Principles of Resource Management

            Resource management is an important aspect of project delivery that revolves around the acquisition and deployment of internal and external resources. The resources in question may be obtained from either the organization itself or from external sources. The primary goal of resource management is to ensure the prudent utilization of resources to the completion of the project in question, bearing in mind the timelines set by the organisation (Association for Project Management, 2018). Many organisations fail in project delivery due to the inability to align organisational resources to the see out the maturity of the various processes involved. With this in mind, there are a variety of principles that define resource management and help drive an organization forward.

            The first principle of resource management is that resources are in essence people. While matrices such as the RACI chart are important in determining how different resources are being utilized, the efficiency of people, who are also resources, cannot be determined by hard data analysis. Therefore, the use of soft skills such as leadership, communication, and guidance is necessary for the proper management of human resources. Data analysis can only explain resource utilization and availability. However, it cannot boost the productivity of resources. Interacting with the relevant resources regarding concerns can help resolve problems (Hollenbeck, Noe, & Gerhart, 2018). The second principle is that visibility is key in any organisational setting. It is necessary for an organisation’s management to strive for a balance between understanding what motivates a team in the workplace and what they are working on. This ensures a holistic view of all projects and resources. Statistical metrics identify problem areas in a project, but to solve it one must interact with individuals on the ground. The third principle of resource management is that collaboration increases productivity in a workplace. It is, therefore, necessary to develop tools and strategies that foster collaboration between teams and individuals since they will help the organisation in the long run. The principle of allocation is also a key element of resource management. It is always important to allocate right resources for right tasks. Assigning the resources alone is not enough. Recourse capability and interest should always be considered before any assignment. This way, a manager can guarantee the productivity of the resource. Rewards and recognition are other important considerations in resource management. The efforts of an organisation’s resources should always be appreciated by the management. They should know that their contribution is important and be rewarded accordingly.

            The aforementioned principles make sense since they explain how resources should be managed in any project.
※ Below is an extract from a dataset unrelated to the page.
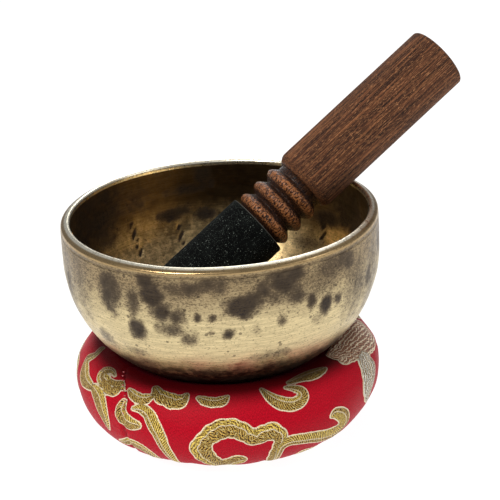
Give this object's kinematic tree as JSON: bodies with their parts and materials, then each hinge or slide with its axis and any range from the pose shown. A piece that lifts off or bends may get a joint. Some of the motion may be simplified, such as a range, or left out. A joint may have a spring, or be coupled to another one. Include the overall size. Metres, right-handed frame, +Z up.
{
  "type": "singing bowl",
  "caption": "Round-bottomed hammered bronze singing bowl on a brocade ring cushion, with a turned wooden mallet with a suede sleeve leaning in it.",
  "frame": {"origin": "centre of the ring cushion's underside, on the axis shared by the cushion and the bowl", "axes": "+Z up through the open mouth of the bowl; +X towards the side that the mallet's grip leans over; -Y towards the front"},
  "size_m": [0.1835, 0.14, 0.1629],
  "materials": {
    "bronze": "hand-hammered, antique patina, polished rim",
    "rosewood": "turned and waxed",
    "suede": "napped black suede",
    "brocade": "satin ground with woven gold scrolls",
    "red_thread": "twisted sewing thread"
  },
  "bodies": {
    "cushion": {"cushion": "brocade", "joint_thread": "red_thread", "gather_thread": "red_thread"},
    "bowl": {"bowl": "bronze"},
    "mallet": {"mallet_wood": "rosewood", "suede_sleeve": "suede"}
  },
  "joints": [
    {"name": "bowl_lift", "type": "slide", "parent": "cushion", "child": "bowl", "axis": [0, 0, 1], "range_m": [0, 0.1]},
    {"name": "mallet_draw", "type": "slide", "parent": "bowl", "child": "mallet", "axis": [0.7364, 0.268, 0.6211], "range_m": [0, 0.15]}
  ]
}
Their general nature means that they are applicable across a wide range of industries with considerable success. The rise of analytics has provided organizations with potent tools for determining the efficiency of resource allocation. However, concentrating too much on analytics could alienate human resources. This is where the principles of resource management come in. The insistence on the human component of organisational resources make them an important component of the field. It is imperative that any organisation that seeks to achieve sustainable success adopts the principles when dealing with resources in the organisation. In essence, employees are the most important resource in an organisation. If a firm were to optimally utilise available resources without considering the plight of the employees, the firm would not achieve maximum productivity. The principles described help managers balance the focus on resources with none been left out.   
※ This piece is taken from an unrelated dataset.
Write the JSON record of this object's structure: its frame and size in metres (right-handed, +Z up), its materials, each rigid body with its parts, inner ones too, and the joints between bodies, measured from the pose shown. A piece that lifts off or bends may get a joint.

Principles of Capital Investment Appraisal

            Capital investment appraisal is an organisational process which primarily involves determining the short-term and long-term investments of a firm. A variety of organisational components are usually under scrutiny in this process. They include property, plants, machinery, and research and development projects (Bierman and Smidt, 2012). The selection of appraisal factors is based on the priorities of an organisation’s stakeholders. The ascertainment of capital investment appraisal is achieved through a variety of techniques which include net present value, rate of return, profitability index, pay back period, and real option analysis. Using the techniques, an organization is able to rank various projects. In most cases, organisations run many projects concurrently. These projects are usually appraised at the same time in a bid to determine their financial viability. After the process, projects are ranked with the highest ranking being implemented first with utmost diligence due to their importance to the organisation.  
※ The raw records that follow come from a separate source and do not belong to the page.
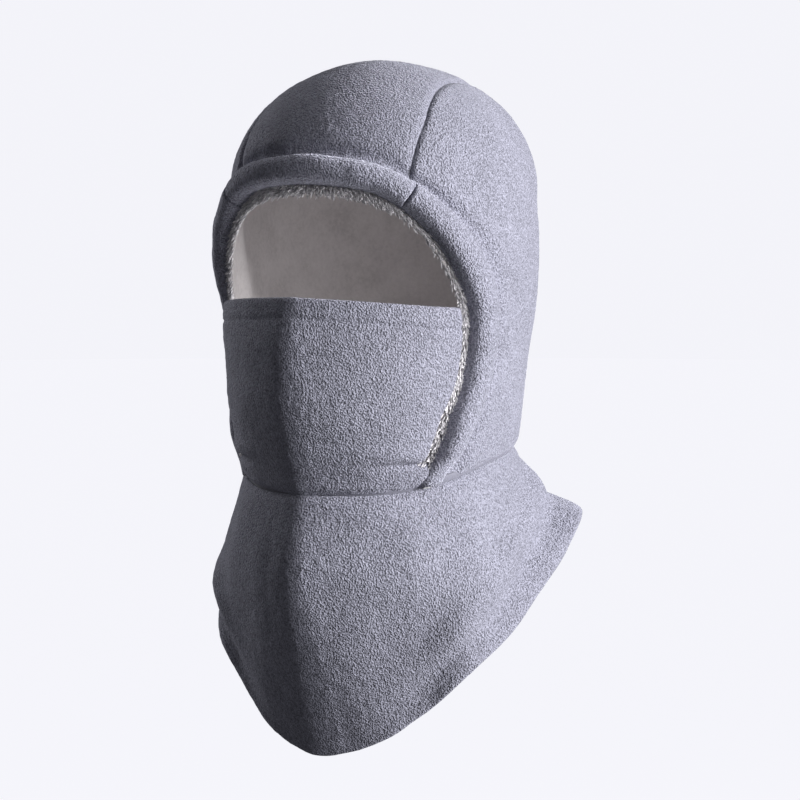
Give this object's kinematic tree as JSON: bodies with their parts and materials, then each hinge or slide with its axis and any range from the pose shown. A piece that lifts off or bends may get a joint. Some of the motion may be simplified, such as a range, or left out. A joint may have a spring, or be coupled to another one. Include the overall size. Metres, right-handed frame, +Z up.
{
  "type": "balaclava",
  "caption": "Fleece hood for skiing with a rolled face opening, a fold-down face mask and a flared neck cape that is longer in front.",
  "frame": {"origin": "the point of the lining that rests on top of the wearer's head", "axes": "+Z up, the face looks along -Y, +X is the wearer's left"},
  "size_m": [0.2094, 0.2229, 0.4049],
  "materials": {
    "fleece": "brushed slate-grey fleece with a short pebbled pile",
    "binding": "the same fleece rolled round the edge of the face opening",
    "plush_lining": "silver-grey short plush",
    "elastic": "woven elastic tape",
    "thread": "twisted sewing thread"
  },
  "bodies": {
    "hood": {"crown_panel": "fleece", "left_side_panel": "fleece", "right_side_panel": "fleece", "crown_lining": "plush_lining", "left_lining": "plush_lining", "right_lining": "plush_lining", "brow_binding": "binding", "left_binding": "binding", "right_binding": "binding", "opening_elastic": "elastic", "chin_strip": "fleece", "chin_strip_lining": "plush_lining", "cape_outer": "fleece", "cape_lining": "plush_lining", "crown_seam_left": "thread", "crown_seam_right": "thread", "neck_seam": "thread"},
    "mask": {"mask_outer": "fleece", "mask_lining": "plush_lining", "mask_top_elastic": "elastic"}
  },
  "joints": [
    {"name": "mask_fold", "type": "hinge", "parent": "hood", "child": "mask", "pos_m": [0, -0.1031, -0.226], "axis": [1, 0, 0], "range_deg": [0, 150]}
  ]
}
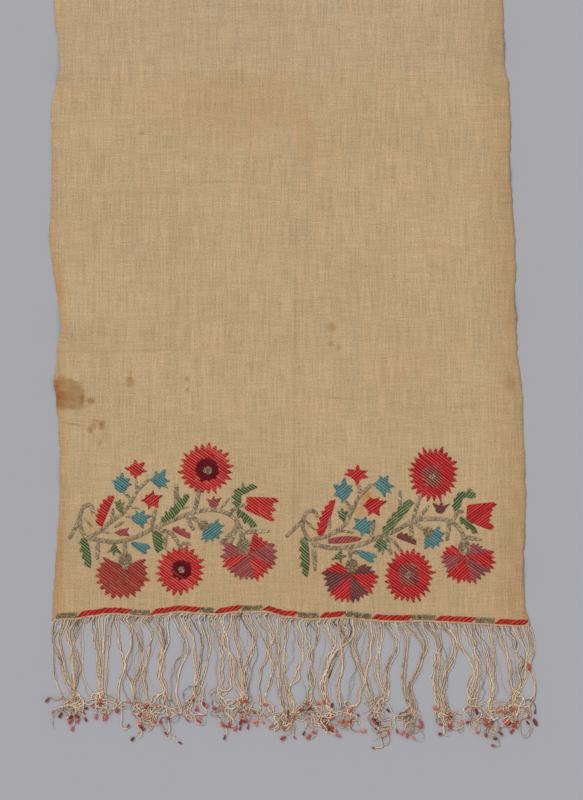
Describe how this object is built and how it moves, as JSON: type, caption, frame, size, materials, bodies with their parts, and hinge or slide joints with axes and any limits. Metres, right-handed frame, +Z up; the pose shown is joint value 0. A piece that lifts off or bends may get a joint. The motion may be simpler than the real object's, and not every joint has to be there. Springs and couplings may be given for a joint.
{
  "type": "embroidered towel",
  "caption": "Long thin slubby cloth towel lying flat, with puckered selvedges, a narrow far hem, flower sprigs and a stitched border along its near end, and a knotted cord fringe.",
  "frame": {"origin": "centre of the towel's box on the plane it lies on", "axes": "+Y along the towel from the fringed end to the plain hemmed end, +X to the right with the fringe nearest, +Z up out of the embroidered face"},
  "size_m": [0.4896, 1.192, 0.0046],
  "materials": {
    "cloth": "matt undyed plain weave, thin and slubby, aged to tan",
    "fringe": "matt undyed two-ply cords with red knotted tips",
    "embroidery": "soft sheen of floss in red, maroon, green and blue, with tarnished metal thread"
  },
  "bodies": {
    "root": {"cloth": "cloth", "fringe": "fringe"}
  },
  "joints": []
}
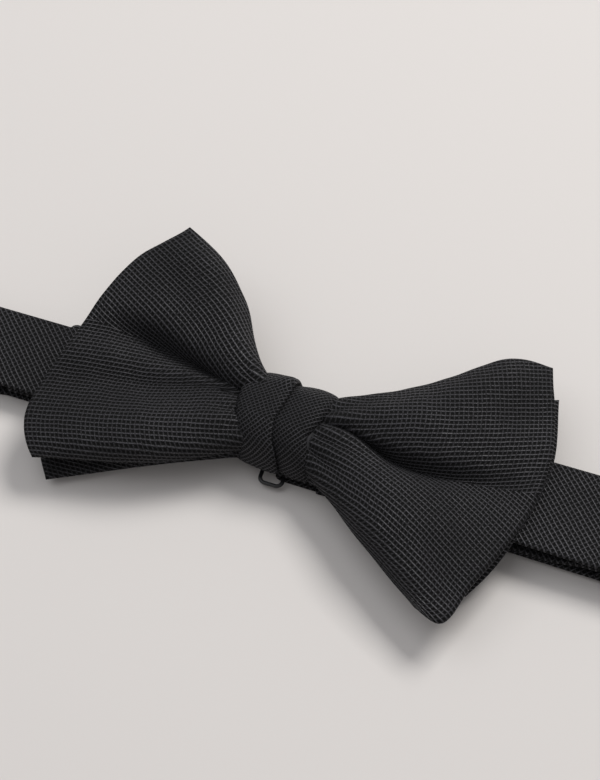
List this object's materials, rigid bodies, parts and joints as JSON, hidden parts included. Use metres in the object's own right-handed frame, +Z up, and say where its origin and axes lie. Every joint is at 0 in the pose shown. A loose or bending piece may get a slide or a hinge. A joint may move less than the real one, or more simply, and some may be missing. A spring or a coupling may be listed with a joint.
{
  "type": "bow tie",
  "caption": "Pre-tied dress bow tie: gathered double bow and wrapped knot on an adjustable neck band with hook, eye and slider, lying face up with the band folded under.",
  "frame": {"origin": "on the table, under the middle of the whole bow tie", "axes": "+X along the neck band to the side with the slider, +Z up from the table through the face of the knot, +Y across the band to the bow's upper edge"},
  "size_m": [0.2022, 0.0731, 0.0209],
  "materials": {
    "bow_cloth": "open square weave in black silk with a satin sheen",
    "band_cloth": "the same black cloth cut on the bias",
    "interlining": "matt felted interlining",
    "thread": "black polyester sewing thread",
    "hardware": "black coated steel, semi-gloss"
  },
  "bodies": {
    "tie": {"rear_bow_back": "bow_cloth", "rear_bow_interlining": "interlining", "rear_bow_face": "bow_cloth", "front_bow_back": "bow_cloth", "front_bow_interlining": "interlining", "front_bow_face": "bow_cloth", "gather_thread": "thread", "knot_interlining": "interlining", "knot_wrap": "bow_cloth", "knot_closing_stitch": "thread", "band_front_cloth": "band_cloth", "band_front_interlining": "interlining", "left_end_fold": "band_cloth", "right_end_fold": "band_cloth"},
    "left_return": {"left_return_cloth": "band_cloth", "left_return_interlining": "interlining", "left_end_loop": "band_cloth", "left_loop_bartack": "thread"},
    "eye": {"eye_ring": "hardware"},
    "right_return": {"right_outer_run_cloth": "band_cloth", "right_outer_run_interlining": "interlining"},
    "turned_strap": {"band_turn": "band_cloth"},
    "hook": {"hook": "hardware"},
    "slider": {"adjuster_slider": "hardware", "slider_end_loop": "band_cloth", "slider_bartack": "thread", "inner_run_cloth": "band_cloth", "inner_run_interlining": "interlining"}
  },
  "joints": [
    {"name": "left_band_unfold", "type": "hinge", "parent": "tie", "child": "left_return", "pos_m": [-0.098, -0.00076, 0.0031], "axis": [0, 1, 0], "range_deg": [0, 180], "deforming": ["left_end_fold"]},
    {"name": "eye_swing", "type": "hinge", "parent": "left_return", "child": "eye", "pos_m": [-0.0589, -0.00076, 0.00192], "axis": [0, 1, 0], "range_deg": [0, 85]},
    {"name": "right_band_unfold", "type": "hinge", "parent": "tie", "child": "right_return", "pos_m": [0.098, -0.00076, 0.00474], "axis": [0, -1, 0], "range_deg": [0, 180], "deforming": ["right_end_fold"]},
    {"name": "strap_feed", "type": "slide", "parent": "right_return", "child": "turned_strap", "axis": [-1, 0, 0], "range_m": [0, 0.03]},
    {"name": "adjuster_slide", "type": "slide", "parent": "turned_strap", "child": "slider", "axis": [-1, 0, 0], "range_m": [0, 0.03], "deforming": ["inner_run_cloth", "inner_run_interlining"]},
    {"name": "hook_swing", "type": "hinge", "parent": "turned_strap", "child": "hook", "pos_m": [0.0025, -0.00076, 0.00192], "axis": [0, -1, 0], "range_deg": [0, 85]}
  ],
  "couplings": [
    {"joint": "strap_feed", "follows": "adjuster_slide", "ratio": 1}
  ]
}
            The theoretical framework of capital investment appraisal is based on a variety of principles. They play a key role in the prioritisation of various projects in an organisation. The first principle is that decisions in a business are based on changes in cash flows rather than fluctuations in accounting income. Aspects of cash flow that are relevant to the projects in question are usually relayed costs and externalities. These cannot be avoided even if the project is completed. The second principle of capital budgeting is that cash flows are based on opportunity cost. In essence, this means that the financing of the project will lead to a substantial decrease in the firm’s cash flows. The third principle revolves around the timing of cash flows. This principle is based on the concept of the time value of money. As such, money received by an organization now would be worth more if it were to be received in the future. The fourth principle in this context is that the ascertainment of cash flows is done on an after-tax basis. This ensures that measurement is based on its present value. The fifth principle is that the financing costs of a project are reflected on its required rate of return (Gitman, Juchau, and Flanagan, 2015). This could potentially increase the value of the firm if the rate of return is higher than the cost of capital.   

References

Allmendinger, P., 2017. Planning theory. Macmillan International Higher Education.

Association for Project Management, 2018. Introduction to Resource Management. Retrieved from https://www.apm.org.uk/body-of-knowledge/delivery/resource-management/

Bierman Jr, H. and Smidt, S., 2012. The capital budgeting decision: economic analysis of investment projects. Routledge.

Gitman, L.J., Juchau, R. and Flanagan, J., 2015. Principles of managerial finance. Pearson Higher Education AU.

Hollenbeck, J.R., Noe, R.A. and Gerhart, B.A., 2018. Human resource management: Gaining a competitive advantage. McGraw-Hill Education.

Ravanfar, M.M., 2015. Analysing Organizational Structure based on 7s model of McKinsey. Global Journal of Management and Business Research, 15(10), pp. 623-640.

Wolf, C. and Floyd, S.W., 2017. Strategic planning research: Toward a theory-driven agenda. Journal of Management, 43(6), pp.1754-1788.